In boys lacrosse, if there's an attackman taking the ball to the net, a defenseman can plow into him with a hockey-style check. Not in girls lacrosse.
"One rule, it just boggles me," Riffel said. "A defensive player has to give way to an offensive player going to the net. It blows my mind."
Girls teams have 12 players and boys have 10, and there aren't the amount of substitutions you'll see when boys teams change on-the-fly as in ice hockey. While the boys crouch and wrestle on the faceoff, the girls stand up for their draws. When a boys player gets hit with an illegal check, a flag flies to signal a man-up opportunity. A girls player gets hit with an illegal check, and the entire field has to freeze on the whistle; the fouled player is given the ball and defenders are told to take four steps away before another whistle unfreezes the action.
Riffel is learning something new every day. When the Thunder made its debut Thursday against Buffalo Seminary, at halftime one of the officials explained to him why his girls were being repeatedly whistled for fouls: She showed him that a defender chasing a ball carrier has to be one step in front of the offensive player before she attempts a stick-check. The first thing Riffel did in the Thunder's halftime huddle was pass on what he just learned.
"The women's game and men's game are a little bit different, and there are some technical pieces of the game that he's not as familiar with," said Thunder co-captain Meghan Loftus, a junior transfer who played varsity last year for Immaculata (N.J.). "But in terms of stickwork and plays and knowledge of the game in general, you couldn't ask for anything better. He's definitely picked it up. He's really enthusiastic about it and he does his homework."
Loftus is one of just three players on the 23-member team who have played competitive lacrosse before. Fifteen of the girls are freshmen.

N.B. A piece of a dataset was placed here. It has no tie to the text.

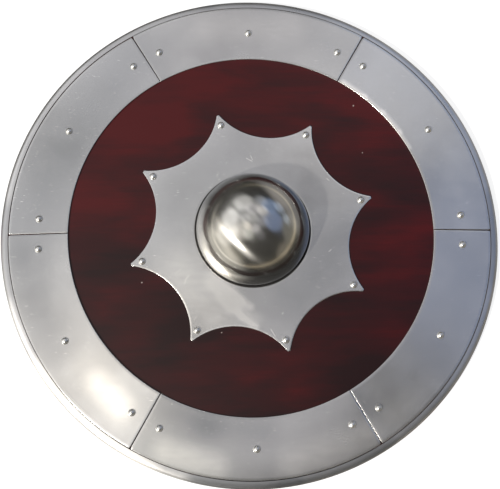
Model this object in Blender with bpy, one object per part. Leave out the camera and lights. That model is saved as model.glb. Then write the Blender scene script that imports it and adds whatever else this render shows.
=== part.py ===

"It's challenging, but it's exciting," said senior co-captain Courtney Kiszewski, in her first season playing lacrosse following a softball career-ending hand injury. "We're the first team ever at Mount St. Mary to play lacrosse. I think the team has a lot of confidence in each other, and if we remember everything we've learned, I think we can make a statement."
The Thunder trailed, 6-2, at halftime of its debut against Buffalo Seminary - a school that was one of the girls lacrosse pioneers in Western New York - before the game was called off due to poor conditions on the Mount's new home field off Ensminger Road in Tonawanda.
But even on a muddy, puddle-filled field, the Thunder sure didn't look like a first-year team. The field hockey-like scrums chasing for a ball on the ground were kept to a minimum, as the Mount often matched the Saints' ability to string passes together. Tiny freshman goalie Jody Lang made key saves, and her purposeful clearing passes often started clean fast breaks. Loftus and freshman Sara Slovick scored on great rushes, and freshman Caitlin Long banged a shot off the post at the halftime whistle.
"It would be easy for us to be, "Oh, well, we're a first-year team,' or not expecting to do that well, but (Riffel) has always pushed us to get the championship," said Loftus. "And not only is he involved from a statistical point of view, but from an emotional point of view. He said at the beginning of the season it's not only about winning and losing, but for us to come to a better understanding of ourselves as young women, and he hopes that this will help us as a growing experience for our character.
"I've noticed in the last few weeks how we've really come together
as a team and how we really understand the game more and that we do have
the skills. I feel very good about where we are right now and where we're
going to be at the end of the season."